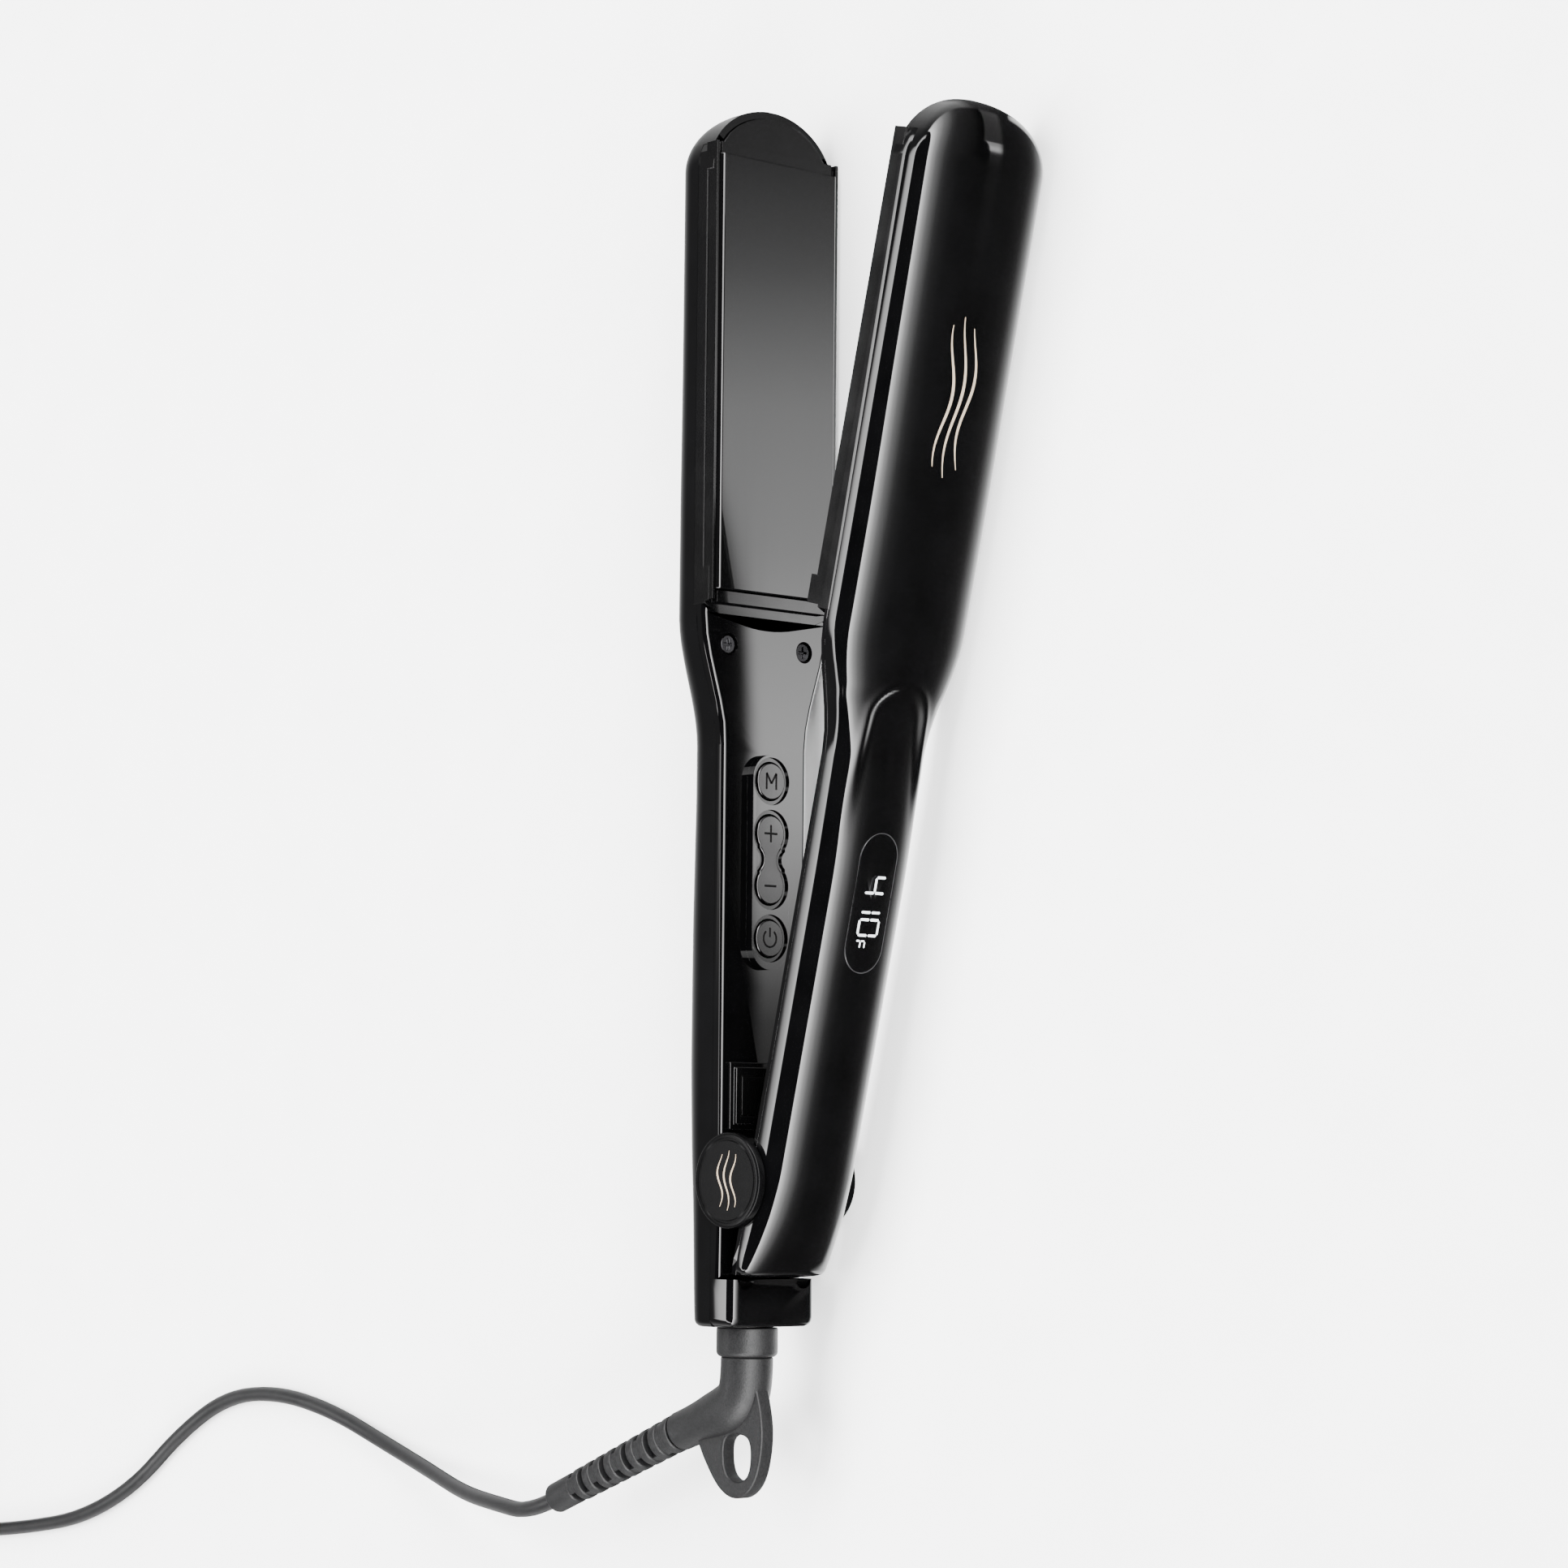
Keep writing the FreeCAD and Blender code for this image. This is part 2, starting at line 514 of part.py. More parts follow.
def arm_carrier():
    """Carrier of the moving arm, with two noses that guide the arms together."""
    frame = plate_carrier(-1, ARM_REACH, ARM_CORNERS, ARM_END)
    for sign in (-1, 1):
        across = sorted((sign * 18.55, sign * HEAD_HALF))
        frame = frame.fuse(block(-1, (132.6, 139.0), (-0.6, 3.0), across))
    return frame


def seven_segments():
    """Raised bars of three digits, read towards the hinge, with their tops towards the table."""
    lit = {4: "bcfg", 1: "bc", 0: "abcdef"}
    tall, wide, bar, pitch = 6.0, 3.8, 0.85, 4.87
    h, w = tall / 2, wide / 2
    places = {"a": (0, h, 0), "d": (0, -h, 0), "g": (0, 0, 0), "b": (w, h / 2, 1),
              "c": (w, -h / 2, 1), "e": (-w, -h / 2, 1), "f": (-w, h / 2, 1)}
    bars = []
    for index, digit in enumerate((4, 1, 0)):
        middle = WINDOW_ALONG + 4.2 - pitch * index
        for name in lit[digit]:
            right, up, upright = places[name]
            half_right = bar / 2 if upright else w - 0.45
            half_up = h / 2 - 0.45 if upright else bar / 2
            along = (middle - right - half_right, middle - right + half_right)
            across = (-up - half_up, -up + half_up)
            bars.append(block(-1, along, (14.55, 14.75), across))
    return Part.makeCompound(bars)


# ---- cord end ------------------------------------------------------------------------------
def flat_point(spot, across):
    return Vector(spot[0], -spot[1], across)


def swivel_collar():
    axis = Vector(1, 0, 0)
    y = -SWIVEL_DEPTH
    collar = Part.makeCylinder(COLLAR_RADIUS, BASE_END - 0.3 - COLLAR_END, Vector(COLLAR_END, y, 0), axis)
    stem = Part.makeCylinder(5.0, 4.6, Vector(BASE_END - 0.5, y, 0), axis)
    flange = Part.makeCylinder(5.9, 1.3, Vector(BASE_END + 2.7, y, 0), axis)
    return collar.fuse([stem, flange]).removeSplitter()


def elbow_path():
    """Centre line of the elbow: out along the handle, then round towards the lead."""
    start = flat_point((COLLAR_END, SWIVEL_DEPTH), 0)
    end = flat_point(ELBOW_END, 0)
    away = flat_point(BOOT_END, 0).sub(end)
    away.normalize()
    back = (end.y - start.y) / away.y
    corner = end.sub(away * back)
    half_turn = Vector(-1, 0, 0).getAngle(away) / 2
    setback = ELBOW_BEND * math.tan(half_turn)
    first = Vector(corner.x + setback, start.y, 0)
    last = corner.add(away * setback)
    inward = away.sub(Vector(-1, 0, 0))
    inward.normalize()
    centre = corner.add(inward * (ELBOW_BEND / math.cos(half_turn)))
    middle = centre.sub(inward * ELBOW_BEND)
    return start, first, middle, last, end, away


def swivel_elbow():
    """Rubber elbow with a flat hanging tab in its inside corner."""
    start, first, middle, last, end, away = elbow_path()
    edges = [Part.LineSegment(start, first).toShape(), Part.Arc(first, middle, last).toShape()]
    ring = Part.Wire([Part.makeCircle(ELBOW_RADIUS, start, Vector(-1, 0, 0))])
    bend = Part.Wire(edges).makePipeShell([ring], True, False)
    straight = Part.makeCone(ELBOW_RADIUS, 4.6, end.sub(last).Length, last, away)
    outline = [(-43.0, -1.6), (-51.7, 0.2), (-58.0, -0.4), (-66.0, -1.6), (-70.3, -4.3), (-72.4, -9.1),
               (-72.0, -13.2), (-69.6, -16.6), (-60.8, -22.0), (-52.0, -20.0)]
    points = [flat_point(p, -2.0) for p in outline + outline[:1]]
    tab = Part.Face(Part.makePolygon(points)).extrude(Vector(0, 0, 4.0))
    turns = [math.radians(22.5 * i) for i in range(16)]
    slot = [(TAB_SLOT[0] + TAB_SLOT[2] * math.cos(t), TAB_SLOT[1] + TAB_SLOT[3] * math.sin(t)) for t in turns]
    points = [flat_point(p, -5.0) for p in slot + slot[:1]]
    hole = Part.Face(Part.makePolygon(points)).extrude(Vector(0, 0, 10.0))
    return bend.fuse([straight, tab]).cut(hole)


def cord_boot():
    """Ribbed strain relief: a soft core with rings that get smaller, and a plain end ring."""
    start, end = flat_point(ELBOW_END, 0), flat_point(BOOT_END, 0)
    way = end.sub(start)
    length = way.Length
    way.normalize()
    boot = Part.makeCone(3.0, 2.7, length, start, way)
    pitch, ring_long, rings = 4.35, 2.6, 9
    for i in range(rings):
        place = 0.9 + pitch * i
        radius = 4.4 - 0.75 * place / length
        ring = Part.makeCylinder(radius, ring_long, start.add(way * place), way)
        boot = boot.fuse(ring)
    last = 0.9 + pitch * rings
    boot = boot.fuse(Part.makeCylinder(3.65, length - last, start.add(way * last), way))
    web = Part.makeBox(length, 1.6, 6.4, Vector(0, -0.8, -3.2))
    web.Placement = FreeCAD.Placement(start, FreeCAD.Rotation(Vector(1, 0, 0), way))
    return boot.fuse(web).removeSplitter()


def cord_coil():
    inner, outer = COIL_MEAN - COIL_TURN, COIL_MEAN + COIL_TURN
    centre = Vector(COIL_CENTRE[0], -COIL_CENTRE[1], TABLE)
    ring = Part.makeCylinder(outer, 2 * COIL_TURN, centre)
    return ring.cut(Part.makeCylinder(inner, 2 * COIL_TURN, centre))


def coil_tie():
    """Strap round the bundle of turns."""
    thick, wide = 0.8, 6.0
    x = COIL_CENTRE[0] + COIL_MEAN
    y = -COIL_CENTRE[1] - wide / 2
    out = COIL_TURN + thick
    tie = Part.makeBox(2 * out, wide, 2 * COIL_TURN + thick, Vector(x - out, y, TABLE))
    room = Part.makeBox(2 * COIL_TURN, wide, 2 * COIL_TURN - thick, Vector(x - COIL_TURN, y, TABLE + thick))
    return tie.cut(room)


def plug():
    """Two-blade mains plug lying flat beside the coil."""
    start = Vector(CORD_TAIL[-1][0], -CORD_TAIL[-1][1], CORD_TAIL[-1][2])
    relief = Part.makeCone(2.5, 4.0, 20.0, start, Vector(1, 0, 0))
    face = start.x + 20.0
    body = Part.makeBox(26.0, 22.0, 13.0, Vector(face, start.y - 11.0, start.z - 6.5))
    edges = [e for e in body.Edges if e.Length > 25.0]
    body = body.makeFillet(3.0, edges)
    blades = []
    for offset in (-6.35, 6.35):
        blade = Part.makeBox(17.5, 1.5, 6.4, Vector(face + 26.0, start.y + offset - 0.75, start.z - 3.2))
        hole = Part.makeCylinder(1.5, 6, Vector(face + 39.5, start.y + offset - 3, start.z), Vector(0, 1, 0))
        blades.append(blade.cut(hole))
    return relief, body, Part.makeCompound(blades)


# ---- the assembly --------------------------------------------------------------------------
screw_spots = [(SCREW_ALONG, -SCREW_ACROSS), (SCREW_ALONG, SCREW_ACROSS)]
switch_boxes = [block(1, (a - 1.8, a + 1.8), (6.2, 7.15), (-1.8, 1.8)) for a in BUTTONS.values()]
plug_relief, plug_body, plug_blades = plug()

still = {
    "base_outer_shell": base_shell(),
    "base_inner_cover": base_cover(),
    "base_end_block": end_block(),
    "base_plate_carrier": plate_carrier(1, BASE_REACH, BASE_CORNERS, BASE_END),
    "base_float_buffers": float_buffers(1),
    "base_cover_screws": phillips_screws(1, 3.69, screw_spots),
    "button_seals": button_seals(),
    "hinge_bracket": hinge_bracket(),
    "hinge_pin": pin_disc(PIN_RADIUS, (-CAP_INNER, CAP_INNER)),
    "hinge_washers": hinge_washers(),
    "hinge_cap_upper": hinge_cap(1),
    "hinge_cap_lower": hinge_cap(-1),
    "opening_spring": opening_spring(),
    "rest_pad": rest_pad(),
    "rest_pad_insert": rest_pad_insert(),
    "control_board": block(1, (46, 103), (7.15, 8.4), (-9.0, 9.0)),
    "board_components": board_components(),
    "tact_switches": Part.makeCompound(switch_boxes),
    "mains_terminal_block": block(1, (14, 26), (8.6, 13.0), (-6.0, 6.0)),
    "mains_leads": straight_wires(1, (BASE_END + 4.2, 13.9), 10.6, (-2.0, 2.0), 0.8),
    "board_leads": straight_wires(1, (26.1, 45.9), 9.4, (-2.0, 2.0), 0.8),
    "heater_leads": straight_wires(1, (103.1, 126.0), 10.4, (-2.0, 2.0), 0.8),
    "cord_run": drop_lead("cord_run", CORD_ROUTE),
    "cord_coil": cord_coil(),
    "cord_tail": drop_lead("cord_tail", CORD_TAIL),
    "coil_tie": coil_tie(),
    "plug_strain_relief": plug_relief,
    "plug_body": plug_body,
    "plug_blades": plug_blades,
    "mode_button": push_button(BUTTONS["mode"]),
    "power_button": push_button(BUTTONS["power"]),
    "temperature_rocker": rocker(),
    "swivel_collar": swivel_collar(),
    "swivel_elbow": swivel_elbow(),
    "cord_boot": cord_boot(),
}
still.update(plate_set(1, "base"))

opened = {
    "arm_outer_shell": arm_shell(),
    "arm_inner_cover": arm_cover(),
    "arm_plate_carrier": arm_carrier(),
    "arm_float_buffers": float_buffers(-1),
    "arm_cover_screws": phillips_screws(-1, 5.95, screw_spots),
    "display_lens": window(0.0, (15.0, outer_reach(ARM_REACH, WINDOW_ALONG, 0.0))),
    "display_digits": seven_segments(),
    "display_module": block(-1, (56.7, 79.5), (11.6, 14.55), (-5.2, 5.2)),
    "display_board": block(-1, (44.0, 96.0), (10.4, 11.6), (-8.5, 8.5)),
    "arm_leads": straight_wires(-1, (18.0, 43.9), 11.0, (-2.0, 2.0), 0.8),
    "arm_heater_leads": straight_wires(-1, (96.1, 126.0), 10.8, (-2.0, 2.0), 0.8),
}
opened.update(plate_set(-1, "arm"))
pin_foot = Vector(0, -PIN_DEPTH, 0)
for shape in opened.values():
    shape.rotate(pin_foot, Vector(0, 0, 1), -OPEN_ANGLE)

nodes = dict(still)
nodes.update(opened)

# The row's origin is the bottom centre of the iron without its lead.
LEAD_NODES = ("cord_run", "cord_coil", "cord_tail", "coil_tie", "plug_strain_relief", "plug_body",
              "plug_blades")
iron = Part.makeCompound([s for name, s in nodes.items() if name not in LEAD_NODES])
box = iron.optimalBoundingBox(False, False)
shift = Vector(-(box.XMin + box.XMax) / 2, -(box.YMin + box.YMax) / 2, -box.ZMin)
print("pin at", [round(v, 4) for v in pin_foot.add(shift)], "iron box",
      [round(v, 2) for v in (box.XLength, box.YLength, box.ZLength)])

for name, shape in nodes.items():
    shape.translate(shift)
    if not shape.isValid() or len(shape.Solids) == 0:
        print("BAD", name, shape.ShapeType, shape.isValid(), len(shape.Solids))
    shape.exportStep("parts/" + name + ".step")
print(len(nodes), "nodes")
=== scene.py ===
"""Looks of the flat iron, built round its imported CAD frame. Metres; MM turns millimetres into metres.

The iron's own terms are the ones its CAD uses: along (from the hinge pin to the tips, +X), depth (from the
base plate's face towards the moving arm, -Y) and across (+Z). Reach is the distance outwards from an arm's
own plate face.
"""
import json
import math

import bmesh
import bpy
from mathutils import Matrix, Vector


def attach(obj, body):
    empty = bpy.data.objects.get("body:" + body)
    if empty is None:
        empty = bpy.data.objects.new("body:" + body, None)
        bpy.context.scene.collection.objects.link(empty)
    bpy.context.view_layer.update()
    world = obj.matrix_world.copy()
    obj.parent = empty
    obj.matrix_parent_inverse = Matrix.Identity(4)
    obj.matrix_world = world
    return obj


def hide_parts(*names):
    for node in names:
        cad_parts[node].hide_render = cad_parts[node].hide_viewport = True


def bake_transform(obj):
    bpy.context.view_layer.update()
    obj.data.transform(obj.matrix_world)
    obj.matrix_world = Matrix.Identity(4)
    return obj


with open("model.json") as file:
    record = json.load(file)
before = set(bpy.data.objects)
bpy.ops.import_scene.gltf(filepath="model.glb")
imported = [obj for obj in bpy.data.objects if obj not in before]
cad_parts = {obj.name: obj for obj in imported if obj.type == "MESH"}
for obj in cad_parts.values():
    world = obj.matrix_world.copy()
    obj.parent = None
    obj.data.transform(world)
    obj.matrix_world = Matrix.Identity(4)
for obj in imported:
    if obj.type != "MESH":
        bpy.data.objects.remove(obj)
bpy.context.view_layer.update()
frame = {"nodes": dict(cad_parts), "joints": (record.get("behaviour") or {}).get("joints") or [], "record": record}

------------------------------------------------

What needs to be done >>
Return exactly the lines that run from the top of the listing above to the line containing "return frame", please, keeping both end lines and leaving out everything else.

Result for this task >>
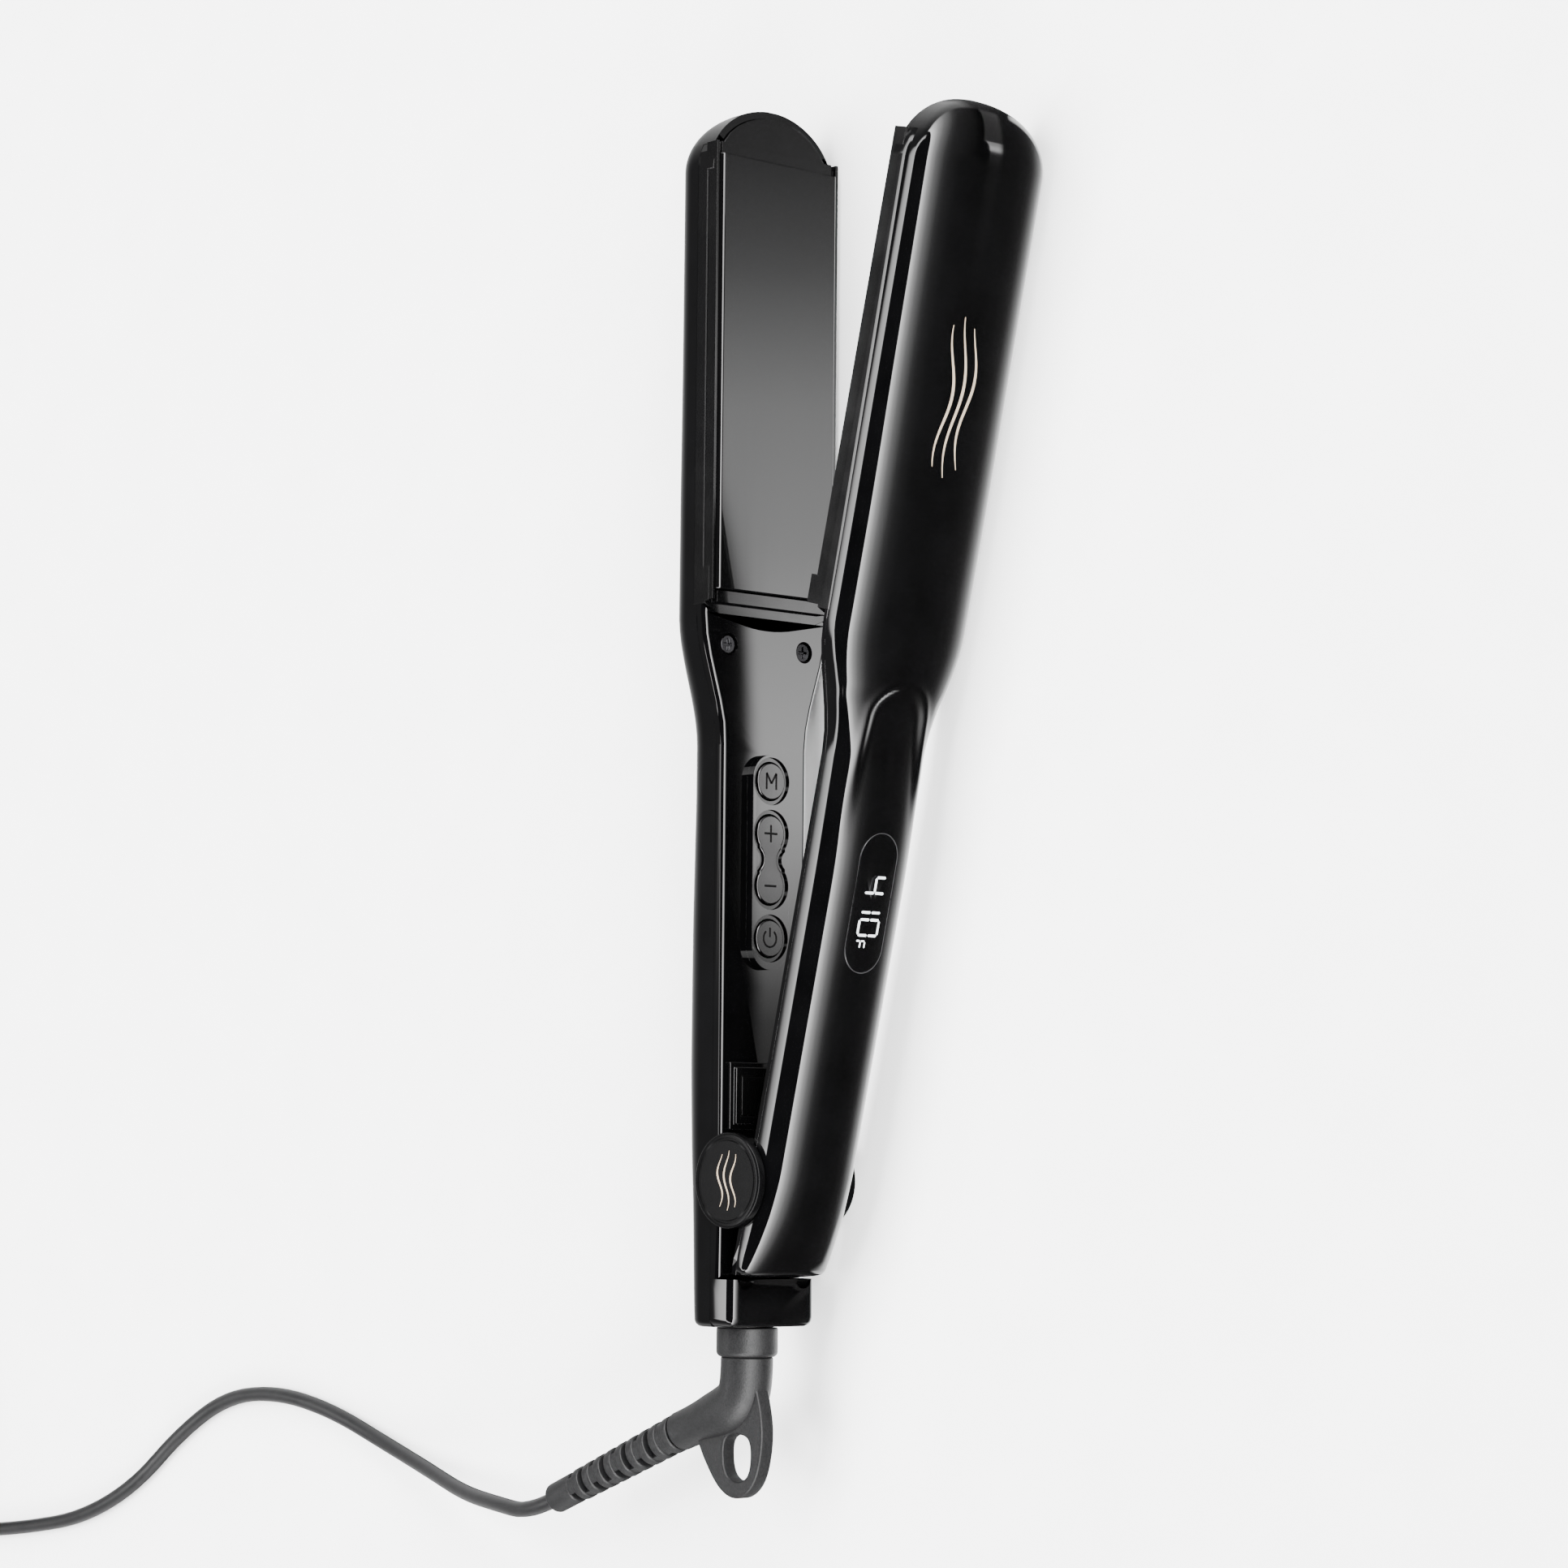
Keep writing the FreeCAD and Blender code for this image. This is part 2, starting at line 514 of part.py. More parts follow.
def arm_carrier():
    """Carrier of the moving arm, with two noses that guide the arms together."""
    frame = plate_carrier(-1, ARM_REACH, ARM_CORNERS, ARM_END)
    for sign in (-1, 1):
        across = sorted((sign * 18.55, sign * HEAD_HALF))
        frame = frame.fuse(block(-1, (132.6, 139.0), (-0.6, 3.0), across))
    return frame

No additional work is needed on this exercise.